Поражает другое: когда наконец иссякают ряды поющих каждый на свой голос игровых автоматов (зря, кстати, упразднили металлические жетоны, их теперь нет, все на бумажках, а как они, бывало, зазывно звенели, когда кому-то улыбалась удача!), тебе открываются неожиданные и уходящие в бесконечность пространства. Неожиданные – потому что я архитектор и, находясь внутри здания, всегда автоматически представляю себе, как это выглядит снаружи. Так вот, здесь этот номер не проходит. И ты идешь по широкой улице (иначе и не назовешь, только улица это крытая, никаких окон нигде нет, а для некой достоверности над тобой нарисовано и подсвечено небо), а слева и справа – сплошные магазины, кафе и рестораны, поэтому и нет никаких окон. Ты ждешь, что она вот-вот кончится – должна же она когда-то кончиться! – а она вдруг выходит на круглую площадь, и в центре ее римский фонтан, и от площади уходят под неожиданными углами уже три улицы, а небо все нарисовано и нарисовано, и кафе и магазины не повторяются. А там – театры, снова игровой зал – над тобой уже другой отель, и скоро ты уже теряешь всякую ориентацию, не испытывая при этом никакого дискомфорта. Можно пройти пол-Лас-Вегаса, не выходя на воздух. Все – игра, все чуть-чуть ненастоящее, и сделано это не от бедности (вот уж!), а совершенно сознательно, и ты сам не замечаешь, как включаешься в эту игру. Перед моей гостиницей Эйфелева башня – совсем как в Париже, только где-то в треть размера, а дальше египетская пирамида в таком же масштабе, а потом какой-то дикий замок из диснеевского мультфильма – сочетание этой вампуки и безупречного современного дизайна интерьеров и архитектуры отелей почему-то совершенно не раздражает. Нам внушали, что Лас-Вегас – игрушка для зажравшихся миллионеров. Чушь: здесь все рассчитано на людей самого разного достатка. И людей на вид совсем небогатых множество – со всего мира. Кризис, говорите?

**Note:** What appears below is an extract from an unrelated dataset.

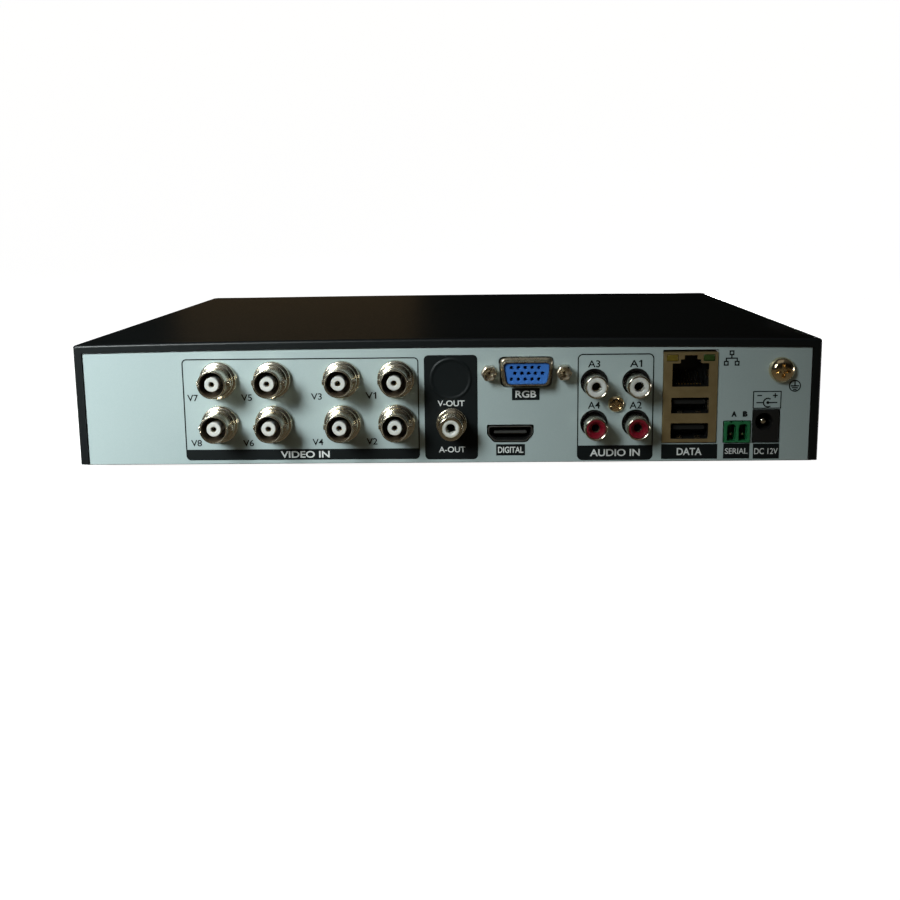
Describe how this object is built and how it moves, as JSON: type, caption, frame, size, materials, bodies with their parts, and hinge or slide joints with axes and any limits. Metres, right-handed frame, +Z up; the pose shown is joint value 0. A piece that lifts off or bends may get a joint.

Цирк «Дю Солей» – отдельная песня Вегаса. Лучшие спектакли можно увидеть только там, возить их не позволяет технология. И поставить их могут только там, потому что, родись у нас самый талантливый режиссер в мире и собери он лучших художников и артистов – не найдет он сто миллионов долларов на постановку. А найдет – не вложит: вы что, с ума сошли? А вложит – никогда не вернет: это же надо, чтобы шоу шло десять лет, да по два раза в день в пятитысячном зале, и аншлаги! Кто же к нам поедет это смотреть?